Mistral recently announced a SOTA OCR model that converts PDFs into markdown. It works pretty good, even cutting automatically the images. I wanted to be able to use this in Obsidian, so i changed a bit the codes they provide in their documentation to adapt specially the images to work with wikilinks, as by default it encoded the images directly in the markdown document, at that made my notes so slow.
I found it very useful for latex formulas, as before it was dificult, I was sending images of each page to ChatGPT and it was clunky.
Here is the repository: pdf-ocr-obsidian, where I put a python notebook you all can explore.
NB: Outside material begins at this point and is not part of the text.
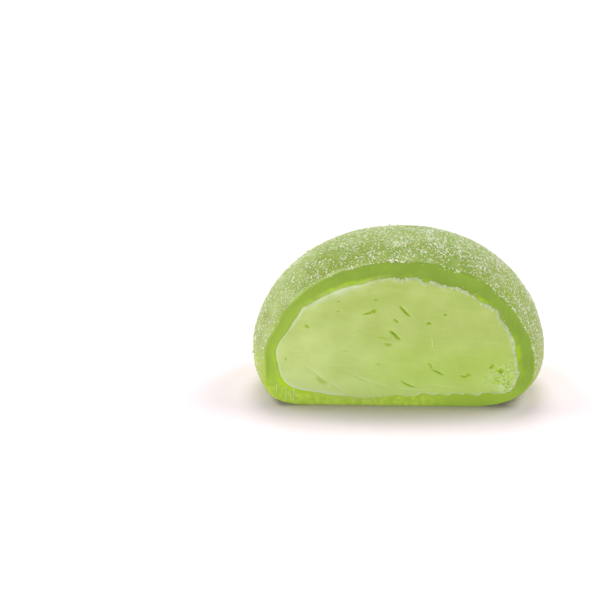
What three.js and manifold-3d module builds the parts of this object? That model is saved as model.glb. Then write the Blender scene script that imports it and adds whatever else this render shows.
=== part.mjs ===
// A green tea mochi cut through with a knife: a dome of soft rice dough round a matcha filling.
// Millimetres, +Z up. It stands on its flat base, and the cut face looks along -Y.
// The origin is on the base, in the middle of the cut piece.
import * as THREE from "three";
import { mergeVertices } from "three/addons/utils/BufferGeometryUtils.js";
import Module from "manifold-3d";

const wasm = await Module();
wasm.setup();

// The knife goes down in front of the dome's axis, so that the larger part is left.
const CUT_Y = -15.6;
const CUT_TO_AXIS = 8.6;
const AXIS_Y = CUT_Y + CUT_TO_AXIS;

// Rays from this point of the cut face meet each surface of the piece once.
const MIDDLE_HEIGHT = 8;
const MIDDLE = new THREE.Vector3(0, CUT_Y, MIDDLE_HEIGHT);
const LONGEST_RAY = 50;
const RAY_HALVINGS = 40;

// The dough as it was shaped by hand: a round dome with a full flank, tucked in under its widest level.
const DOUGH = {
  radius: 22.35,
  floor: 0,
  top: 24.4,
  widest: 6.3,
  footRadius: 15.2,
  crownPower: 2.19,
  footPower: 2.26,
  footShift: 0,
  leanRight: 0.4,
  leanBack: 1.3,
  tuckRight: 0.085,
  clearance: 0,
};

// The hollow in the dough, set a little to the right at its foot and to the left at its crown.
const HOLLOW = {
  radius: 20.25,
  floor: 1.7,
  top: 22.1,
  widest: 7.7,
  footRadius: 8,
  crownPower: 2.1,
  footPower: 4,
  footShift: 0.35,
  leanRight: -0.85,
  leanBack: 1.1,
  tuckRight: 0,
  clearance: 0,
};

// The filling has the hollow's shape, with a thin gap all round.
const FILLING_GAP = 0.3;
const FILLING = { ...HOLLOW, clearance: FILLING_GAP };

// Low swells left by the hands: the place of each round the cut, in degrees from +X upwards, its breadth and height.
const SWELLS = [
  { place: 172, breadth: 24, height: 0.14 },
  { place: 58, breadth: 18, height: 0.14 },
  { place: 28, breadth: 16, height: -0.2 },
];

// The knife rounds the dough's outer edge a little.
const EDGE_ROUNDING = 0.4;

// The torn rim of the filling is rounded back from the cut, with teeth of two sizes, counted round the cut.
const RIM_SETBACK = 0.3;
const TOOTH_DEPTH = 0.3;
const TOOTH_COUNTS = [11, 26];
const TOOTH_ONSET_POWER = 6;

// The knife leaves two sets of shallow ripples on the filling, in radians for each millimetre.
const RIPPLE_DEPTH = 0.1;
const RIPPLES = [
  { across: 0.55, up: 1.7 },
  { across: 1.1, up: -0.6 },
];

// Cracks and pits that the knife opened in the filling: place on the cut face, size, and turn in degrees.
const CRACKS = [
  { x: -4.5, z: 14.8, length: 2.1, width: 0.35, depth: 0.6, turn: 19 },
  { x: 0.9, z: 15.1, length: 2.4, width: 0.4, depth: 0.7, turn: -44 },
  { x: -0.4, z: 13.6, length: 1.1, width: 0.35, depth: 0.4, turn: -29 },
  { x: -0.5, z: 11.3, length: 2.4, width: 0.4, depth: 0.7, turn: -40 },
  { x: -1.6, z: 9.8, length: 1.1, width: 0.35, depth: 0.4, turn: -21 },
  { x: 4.8, z: 6.2, length: 1.4, width: 0.4, depth: 0.5, turn: -56 },
  { x: 6.4, z: 5.0, length: 1.7, width: 0.4, depth: 0.5, turn: -22 },
  { x: 10.7, z: 4.7, length: 1.9, width: 0.45, depth: 0.6, turn: 22 },
  { x: 15.3, z: 5.7, length: 1.5, width: 0.7, depth: 0.7, turn: 38 },
  { x: 1.4, z: 3.2, length: 2.6, width: 0.45, depth: 0.6, turn: -24 },
  { x: -11.5, z: 3.8, length: 2.1, width: 0.8, depth: 0.4, turn: -28 },
];

// Steps round the cut outline, and steps from the cut back to the far end.
const TURN_STEPS = 84;
const DOUGH_STEPS = 22;
const HOLLOW_STEPS = 16;

// The rings of the filling's face lie at these shares of the way from its middle to its rim.
const FACE_RINGS = [0.22, 0.44, 0.64, 0.8, 0.91, 0.97];

const DOUGH_COLOUR = "#a1b867";
const DOUGH_ROUGHNESS = 0.7;
const FILLING_COLOUR = "#b7c770";
const FILLING_ROUGHNESS = 0.6;

// Radius of a dome at a height, with all its surfaces drawn in by its clearance.
// Rightness goes from 1 at the dome's right to -1 at its left, and the foot is tucked in more at the right.
function domeRadius(dome, height, rightness) {
  const radius = dome.radius - dome.clearance;
  const foot = (dome.footRadius - dome.clearance) * (1 - dome.tuckRight * rightness);
  const top = dome.top - dome.clearance;
  const floor = dome.floor + dome.clearance;
  if (height >= dome.widest) {
    const rise = Math.min(1, (height - dome.widest) / (top - dome.widest));
    return radius * (1 - rise ** 2) ** (1 / dome.crownPower);
  }
  const drop = Math.min(1, (dome.widest - height) / (dome.widest - floor));
  return foot + (radius - foot) * (1 - drop ** dome.footPower) ** (1 / dome.footPower);
}

// True inside a dome, which leans as it rises.
function contains(dome, point) {
  const floor = dome.floor + dome.clearance;
  const top = dome.top - dome.clearance;
  if (point.z < floor || point.z > top) {
    return false;
  }
  const rise = (point.z - dome.floor) / (dome.top - dome.floor);
  const across = point.x - dome.footShift - dome.leanRight * rise;
  const back = point.y - AXIS_Y - dome.leanBack * rise;
  const distance = Math.hypot(across, back);
  return distance < domeRadius(dome, point.z, distance > 0 ? across / distance : 0);
}

// The point where a ray from the middle of the cut face leaves a dome.
// The turn goes round the cut face from +X upwards, and the tilt from the cut plane to straight back.
function surfacePoint(dome, turn, tilt) {
  const way = new THREE.Vector3(
    Math.cos(turn) * Math.cos(tilt),
    Math.sin(tilt),
    Math.sin(turn) * Math.cos(tilt),
  );
  let near = 0;
  let far = LONGEST_RAY;
  for (let halving = 0; halving < RAY_HALVINGS; halving += 1) {
    const halfway = (near + far) / 2;
    if (contains(dome, MIDDLE.clone().addScaledVector(way, halfway))) {
      near = halfway;
    } else {
      far = halfway;
    }
  }
  return MIDDLE.clone().addScaledVector(way, near);
}

// The height of the swells in one direction round the cut.
function swellAt(turn) {
  let total = 0;
  for (const { place, breadth, height } of SWELLS) {
    const away = THREE.MathUtils.radToDeg(turn) - place;
    const shortWay = THREE.MathUtils.euclideanModulo(away + 180, 360) - 180;
    total += height * Math.exp(-((shortWay / breadth) ** 2));
  }
  return total;
}

// The outside of the dough, with its swells, which fade out towards the back and never reach below the base.
function outerPoint(turn, tilt) {
  const point = surfacePoint(DOUGH, turn, tilt);
  const outwards = point.clone().sub(MIDDLE).normalize();
  point.addScaledVector(outwards, swellAt(turn) * Math.cos(tilt) ** 2);
  point.z = Math.max(point.z, DOUGH.floor);
  return point;
}

// One ring of points round the cut's direction.
function ring(pointAt) {
  return Array.from({ length: TURN_STEPS }, (_, step) => pointAt((2 * Math.PI * step) / TURN_STEPS));
}

// The rings of a surface from behind the cut plane to just before the far end.
function ringsBehindCut(pointAt, steps) {
  const rings = [];
  for (let step = 1; step < steps; step += 1) {
    const tilt = (Math.PI / 2) * (step / steps);
    rings.push(ring((turn) => pointAt(turn, tilt)));
  }
  return rings;
}

// A closed surface through a first point, a row of rings and a last point.
function loft(first, rings, last) {
  const points = [first, ...rings.flat(), last];
  const triangles = [];
  const end = points.length - 1;
  const at = (row, step) => 1 + row * TURN_STEPS + (step % TURN_STEPS);
  for (let step = 0; step < TURN_STEPS; step += 1) {
    triangles.push(0, at(0, step), at(0, step + 1));
    for (let row = 1; row < rings.length; row += 1) {
      triangles.push(at(row - 1, step), at(row, step), at(row, step + 1));
      triangles.push(at(row - 1, step), at(row, step + 1), at(row - 1, step + 1));
    }
    triangles.push(at(rings.length - 1, step), end, at(rings.length - 1, step + 1));
  }
  return new THREE.BufferGeometry().setFromPoints(points).setIndex(triangles);
}

// The dough: a cup open at the cut, with the hollow inside, the cut ring and the dome outside.
function makeDough() {
  const innerPoint = (turn, tilt) => surfacePoint(HOLLOW, turn, tilt);
  const cutEdge = ring((turn) => {
    const edge = outerPoint(turn, 0);
    const inwards = MIDDLE.clone().sub(edge).normalize();
    return edge.addScaledVector(inwards, EDGE_ROUNDING);
  });
  const shoulder = ring((turn) => {
    const reach = outerPoint(turn, 0).distanceTo(MIDDLE);
    return outerPoint(turn, EDGE_ROUNDING / reach);
  });
  const rings = [
    ...ringsBehindCut(innerPoint, HOLLOW_STEPS).reverse(),
    ring((turn) => innerPoint(turn, 0)),
    cutEdge,
    shoulder,
    ...ringsBehindCut(outerPoint, DOUGH_STEPS),
  ];
  return loft(innerPoint(0, Math.PI / 2), rings, outerPoint(0, Math.PI / 2));
}

// How far a point of the filling's cut face lies behind the cut plane.
function rippleAt(x, z) {
  let depth = 0;
  for (const { across, up } of RIPPLES) {
    depth += (RIPPLE_DEPTH * (1 + Math.sin(across * x + up * z))) / (2 * RIPPLES.length);
  }
  return depth;
}

// How far the torn rim is notched inwards at one direction round the cut.
function toothAt(turn) {
  let notch = 0;
  for (const count of TOOTH_COUNTS) {
    notch += (TOOTH_DEPTH * (1 + Math.sin(count * turn))) / (2 * TOOTH_COUNTS.length);
  }
  return notch;
}

// The filling: the cut face with its torn rim in front, and the rounded body behind it.
function makeFilling() {
  const bodyPoint = (turn, tilt) => surfacePoint(FILLING, turn, tilt);
  const facePoint = (turn, share) => {
    const toRim = bodyPoint(turn, 0).sub(MIDDLE);
    const notch = toothAt(turn) * share ** TOOTH_ONSET_POWER;
    const point = MIDDLE.clone().addScaledVector(toRim, share * (1 - notch / toRim.length()));
    point.y += rippleAt(point.x, point.z);
    return point;
  };
  const rim = ring((turn) => {
    const reach = bodyPoint(turn, 0).distanceTo(MIDDLE);
    return bodyPoint(turn, RIM_SETBACK / reach);
  });
  const rings = [
    ...FACE_RINGS.map((share) => ring((turn) => facePoint(turn, share))),
    rim,
    ...ringsBehindCut(bodyPoint, HOLLOW_STEPS),
  ];
  return loft(facePoint(0, 0), rings, bodyPoint(0, Math.PI / 2));
}

// A closed geometry as a solid that can be cut.
function solidOf(geometry) {
  const bare = geometry.clone();
  bare.deleteAttribute("normal");
  bare.deleteAttribute("uv");
  const merged = mergeVertices(bare);
  return new wasm.Manifold(
    new wasm.Mesh({
      numProp: 3,
      vertProperties: new Float32Array(merged.attributes.position.array),
      triVerts: new Uint32Array(merged.index.array),
    }),
  );
}

// A crack is a canoe-shaped notch, deepest in the middle and pointed at both ends.
function crackSolid({ x, z, length, width, depth, turn }) {
  const canoe = new THREE.OctahedronGeometry(1);
  canoe.scale(length / 2, depth, width / 2);
  canoe.rotateY(-THREE.MathUtils.degToRad(turn));
  canoe.translate(x, CUT_Y, z);
  return solidOf(canoe);
}

// The filling with all its cracks cut.
function makeCrackedFilling() {
  let solid = solidOf(makeFilling());
  for (const crack of CRACKS) {
    solid = solid.subtract(crackSolid(crack));
  }
  const { vertProperties, triVerts } = solid.getMesh();
  return new THREE.BufferGeometry()
    .setAttribute("position", new THREE.BufferAttribute(vertProperties, 3))
    .setIndex(new THREE.BufferAttribute(triVerts, 1));
}

function namedMesh(name, geometry, color, roughness) {
  geometry.computeVertexNormals();
  const material = new THREE.MeshStandardMaterial({ color, roughness, metalness: 0 });
  const mesh = new THREE.Mesh(geometry, material);
  mesh.name = name;
  return mesh;
}

const mochi = new THREE.Group();
mochi.add(namedMesh("mochi_skin", makeDough(), DOUGH_COLOUR, DOUGH_ROUGHNESS));
mochi.add(namedMesh("matcha_filling", makeCrackedFilling(), FILLING_COLOUR, FILLING_ROUGHNESS));

export default mochi;
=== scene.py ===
import bpy
import numpy as np
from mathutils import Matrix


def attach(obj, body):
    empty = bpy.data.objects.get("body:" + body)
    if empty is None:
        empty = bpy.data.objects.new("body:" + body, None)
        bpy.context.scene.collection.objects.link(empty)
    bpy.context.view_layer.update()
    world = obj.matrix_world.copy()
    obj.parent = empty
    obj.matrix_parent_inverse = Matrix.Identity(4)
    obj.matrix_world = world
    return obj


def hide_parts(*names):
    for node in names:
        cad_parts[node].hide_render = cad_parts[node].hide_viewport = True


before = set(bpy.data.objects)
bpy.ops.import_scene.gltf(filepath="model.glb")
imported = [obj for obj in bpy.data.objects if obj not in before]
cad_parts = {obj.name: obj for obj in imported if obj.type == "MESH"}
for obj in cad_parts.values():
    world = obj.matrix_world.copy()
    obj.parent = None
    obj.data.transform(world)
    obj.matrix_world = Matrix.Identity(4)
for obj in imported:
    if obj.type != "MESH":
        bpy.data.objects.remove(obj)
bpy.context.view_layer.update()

# A green tea mochi cut through with a knife. It stands on its flat base, and the cut face looks along -Y.
# Shapes are worked out in millimetres and written into the meshes in metres.


# --------------------
# The dough: steamed and pounded rice dough, coloured with green tea and soft enough to sag.
# It was closed by hand round the filling and set down on its foot. The knife left it as a thick cup,
# open at the cut, with a smooth moist ring where the cut shows its thickness.
MILLIMETRE = 0.001
CUT_Y = -15.6
AXIS_Y = -7.0
MIDDLE = np.array([0.0, CUT_Y, 8.0])
LONGEST_RAY = 50.0
RAY_HALVINGS = 40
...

I’m open to improvements, so you can suggest pull requests with any improvements. It would be great if this could work inside obsidian at some point, like the new web-browser plugin does with webpages, but with PDFs…
What has been your experience with the Mistral OCR when it comes to the text maintaining their correct location and not splitting words after the conversion? I’ve been using “Marker” and its fairly solid, here and there I notice some text may result like this: Constru ctive c riticism is welcome, but criticize ideas, not pe ople.
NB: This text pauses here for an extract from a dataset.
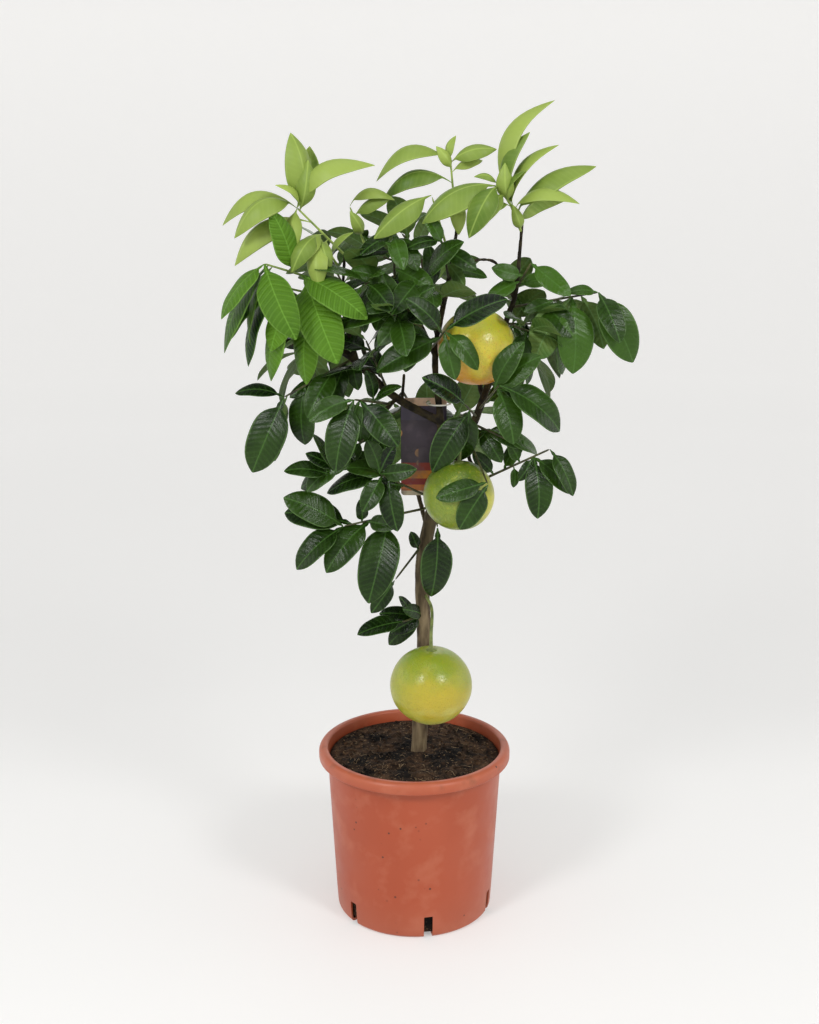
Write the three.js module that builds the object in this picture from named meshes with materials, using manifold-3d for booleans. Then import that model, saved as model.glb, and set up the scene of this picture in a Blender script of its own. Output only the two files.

Haven’t seen any errors so far I think. I hate that too. But it looks that as the model is using some kind of LLM, the phrases maintain coherency. But could be worse in some cases if there are hallucinations, the converted phrases would make sense with the context, but entire words could be made up, so it would be harder to find mistakes.
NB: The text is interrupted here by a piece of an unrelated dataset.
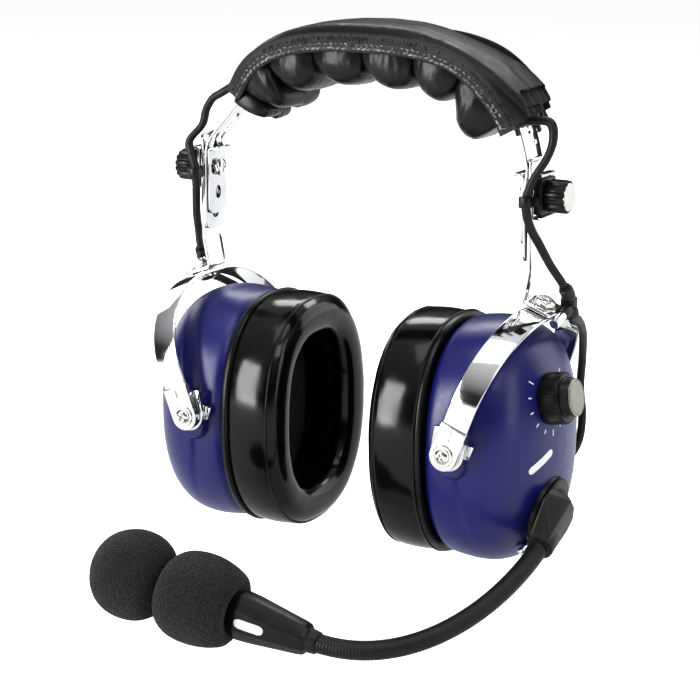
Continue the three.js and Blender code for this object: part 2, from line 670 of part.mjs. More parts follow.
// Tapered eight-sided body: [distance, half width, half height].
const MIC_LEVELS = [
  [0.6, 5.0, 5.2], [2.2, 6.0, 6.4], [7, 6.6, 7.2], [26, 7.6, 9.6],
  [33, 7.8, 10.2], [34.2, 7.0, 9.4], [38, 6.4, 8.2],
];
const FLAT = 0.42; // flat's share of each side
const OCTAGON = [
  [1, FLAT], [FLAT, 1], [-FLAT, 1], [-1, FLAT], [-1, -FLAT], [-FLAT, -1], [FLAT, -1], [1, -FLAT],
];
add("mic_body", loft(MIC_LEVELS.map(([distance, width, height]) =>
  OCTAGON.map(([side, up]) => onMic(distance, side * width, up * height)))), "black");

add("mic_capsule", mic.rod(5.6, 38.4, 34, 18), "steel");

// A ball of foam cut off square at both ends.
function foamBall({ centre, halfLength, radius, start, end }) {
  return loft(range(0, 9, 1).map((i) => {
    const distance = start + ((end - start) * i) / 9;
    const squared = 1 - ((distance - centre) / halfLength) ** 2;
    const ringRadius = Math.sqrt(Math.max(0.03, squared)) * radius;
    return around(16, (angle) =>
      onMic(distance, ringRadius * Math.cos(angle), ringRadius * Math.sin(angle)));
  }));
}
const FOAM_BORE_R = 6;
add("foam_rear", cut(
  foamBall({ centre: 53.5, halfLength: 19.2, radius: 19.4, start: 35.2, end: 68.7 }),
  mic.rod(11.2, 30, 8.3, 18),
  mic.rod(FOAM_BORE_R, 30, 45, 18)), "foam");
add("foam_tip", cut(
  foamBall({ centre: 83.8, halfLength: 18.8, radius: 19, start: 69.1, end: 102.4 }),
  mic.rod(FOAM_BORE_R, 60, 12.9, 18)), "foam");

export default root;
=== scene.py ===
# Aviation headset: a padded spring headband, two ear cups hung in yokes, and a microphone on a
# gooseneck at the left cup. +X is the wearer's left, -Y the front, +Z up.
# Dimensions are in millimetres unless a comment says metres; meshes are stored in metres.
import math

import bmesh
import bpy
import numpy as np
from mathutils import Matrix, Vector, noise
from mathutils.bvhtree import BVHTree


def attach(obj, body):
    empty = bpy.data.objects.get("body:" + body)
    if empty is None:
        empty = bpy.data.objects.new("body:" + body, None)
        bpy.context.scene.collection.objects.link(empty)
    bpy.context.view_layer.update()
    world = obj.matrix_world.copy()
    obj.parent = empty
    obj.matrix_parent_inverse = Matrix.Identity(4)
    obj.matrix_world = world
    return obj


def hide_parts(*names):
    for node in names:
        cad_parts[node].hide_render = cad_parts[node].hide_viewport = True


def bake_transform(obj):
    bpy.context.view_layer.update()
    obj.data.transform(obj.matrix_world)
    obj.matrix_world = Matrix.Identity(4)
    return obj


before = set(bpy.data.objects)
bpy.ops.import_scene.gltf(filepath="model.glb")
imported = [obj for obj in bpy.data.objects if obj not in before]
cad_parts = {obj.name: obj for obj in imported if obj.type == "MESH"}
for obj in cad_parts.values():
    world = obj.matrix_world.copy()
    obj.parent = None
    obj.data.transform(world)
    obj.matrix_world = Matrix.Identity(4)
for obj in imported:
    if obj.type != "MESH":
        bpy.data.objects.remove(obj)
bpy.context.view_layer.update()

MM = 1e-3
scene = bpy.context.scene


def vec(*v):
    return np.array(v, float)


def unit(v):
    v = np.asarray(v, float)
    return v / np.linalg.norm(v)


def leaned(degrees):
    """The X and Z axes turned about Y, so that Z leans towards +X."""
    a = math.radians(degrees)
    return vec(math.cos(a), 0, -math.sin(a)), vec(math.sin(a), 0, math.cos(a))


# ------------------------------------------------------------------ shared dimensions
X, Y, Z = np.eye(3)
MIRROR = vec(-1, 1, 1)
ENDS = (("front", -1), ("rear", 1))   # the two ends of a yoke and their direction along Y

# spring centre line from the crown down the left side: x, z
ARCH = [(0, 15), (16, 14.6), (32, 12.6), (46, 7.9), (57, -0.3), (64.8, -10.2),
        (70.8, -19.6), (75.6, -27.8), (78.4, -33.6), (79, -37), (79, -40)]
LEG_X = ARCH[-1][0]
CLAMP_Z = -45.9
CLAMP = vec(0, 0, CLAMP_Z)

YOKE_OUT, YOKE_UP = leaned(21)
BOLT = vec(85.2, 0, -94.05)
YOKE_TOP = BOLT - 2.0 * YOKE_UP
PIVOT_DROP = 57.2                     # from the top of the yoke down to the cup pivots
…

Thanks for sharing! I ran across this post a few months ago, and it inspired me to write a plugin to use Mistral OCR to extract text from PDFs, documents, images, etc. embedded in notes. It’s a bit different than your approach (my main focus was on extracting text to make it searchable, so it doesn’t extract images), but hope you don’t mind me sharing it here too in case anyone finds it helpful for their use case:
Hello! Great to hear that, sure, I’ll also add it to my github project readme, in case somebody else finds it useful. I’ll test the plugin too, would be really useful to have it integrated.